* Begin Provided data *
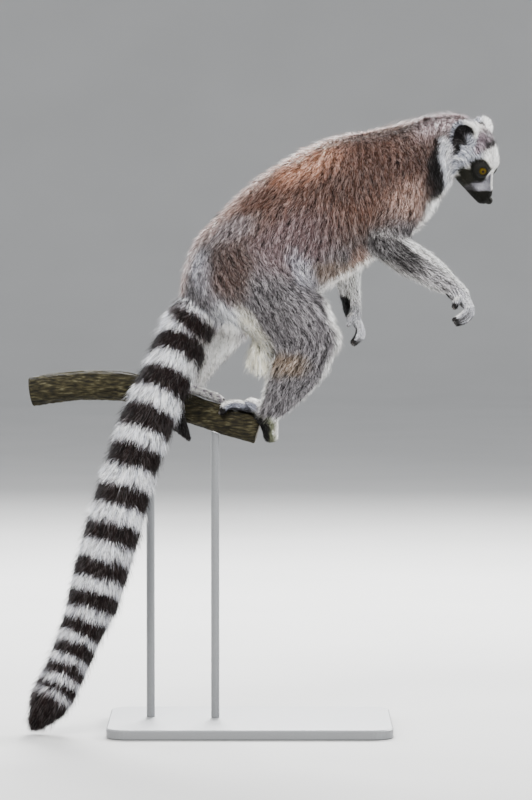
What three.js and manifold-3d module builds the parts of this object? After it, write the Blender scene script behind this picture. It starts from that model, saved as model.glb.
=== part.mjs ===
// A still, life-size ring-tailed lemur gripping the cut end of a branch with its
// feet, leaning forward with its arms held out, on a plain display stand.
// Millimetres, +Z up. The lemur faces +X and its right side faces -Y.
// The origin is the middle of the underside of the stand's base.
//
// Flesh is built as solids out to the tips of the coat: lofts through elliptical
// sections for trunk, limbs and tail, and ellipsoids for the head. Each solid is
// then cut clear of its neighbours and parted into the lengths a person would name.

import * as THREE from 'three';
import { mergeVertices } from 'three/addons/utils/BufferGeometryUtils.js';
import Module from 'manifold-3d';

const wasm = await Module();
wasm.setup();

// ---------------------------------------------------------------- driving sizes

const GAP = 0.3;              // clearance between neighbouring solids
const RIGHT = -1;             // the lemur's right side, towards -Y
const LEFT = 1;

const TRUNK_SIDES = 20;
const LIMB_SIDES = 12;
const TAIL_SIDES = 12;
const PALM_SIDES = 8;
const DIGIT_SIDES = 6;
const END_RINGS = [0.7];      // rise of the rings that round off a loft's end
const TAIL_END_RINGS = [0.5, 0.85];

const BASE_LENGTH = 340;
const BASE_WIDTH = 230;
const BASE_THICKNESS = 12;
const BASE_CORNER = 24;
const BASE_BEVEL = 1.5;
const ROD_RADIUS = 5;
const ROD_X = [-120, -42];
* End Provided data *
Extract, word for word, each line of the listing above.

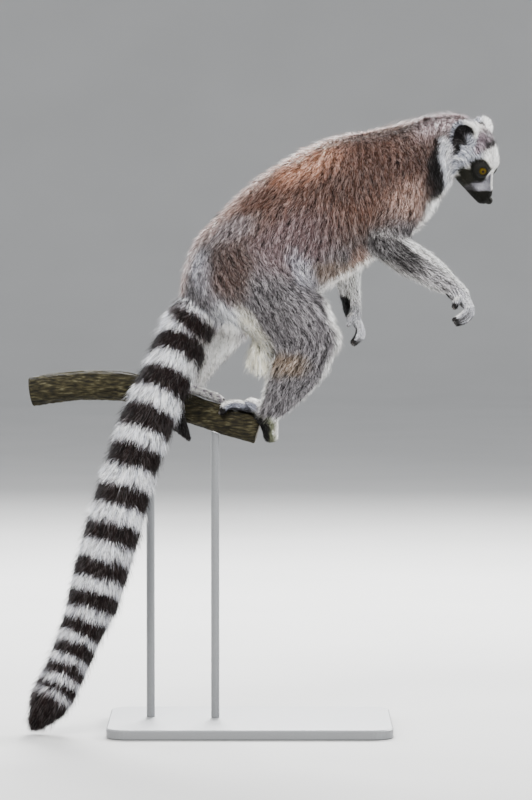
What three.js and manifold-3d module builds the parts of this object? After it, write the Blender scene script behind this picture. It starts from that model, saved as model.glb.
=== part.mjs ===
// A still, life-size ring-tailed lemur gripping the cut end of a branch with its
// feet, leaning forward with its arms held out, on a plain display stand.
// Millimetres, +Z up. The lemur faces +X and its right side faces -Y.
// The origin is the middle of the underside of the stand's base.
//
// Flesh is built as solids out to the tips of the coat: lofts through elliptical
// sections for trunk, limbs and tail, and ellipsoids for the head. Each solid is
// then cut clear of its neighbours and parted into the lengths a person would name.

import * as THREE from 'three';
import { mergeVertices } from 'three/addons/utils/BufferGeometryUtils.js';
import Module from 'manifold-3d';

const wasm = await Module();
wasm.setup();

// ---------------------------------------------------------------- driving sizes

const GAP = 0.3;              // clearance between neighbouring solids
const RIGHT = -1;             // the lemur's right side, towards -Y
const LEFT = 1;

const TRUNK_SIDES = 20;
const LIMB_SIDES = 12;
const TAIL_SIDES = 12;
const PALM_SIDES = 8;
const DIGIT_SIDES = 6;
const END_RINGS = [0.7];      // rise of the rings that round off a loft's end
const TAIL_END_RINGS = [0.5, 0.85];

const BASE_LENGTH = 340;
const BASE_WIDTH = 230;
const BASE_THICKNESS = 12;
const BASE_CORNER = 24;
const BASE_BEVEL = 1.5;
const ROD_RADIUS = 5;
const ROD_X = [-120, -42];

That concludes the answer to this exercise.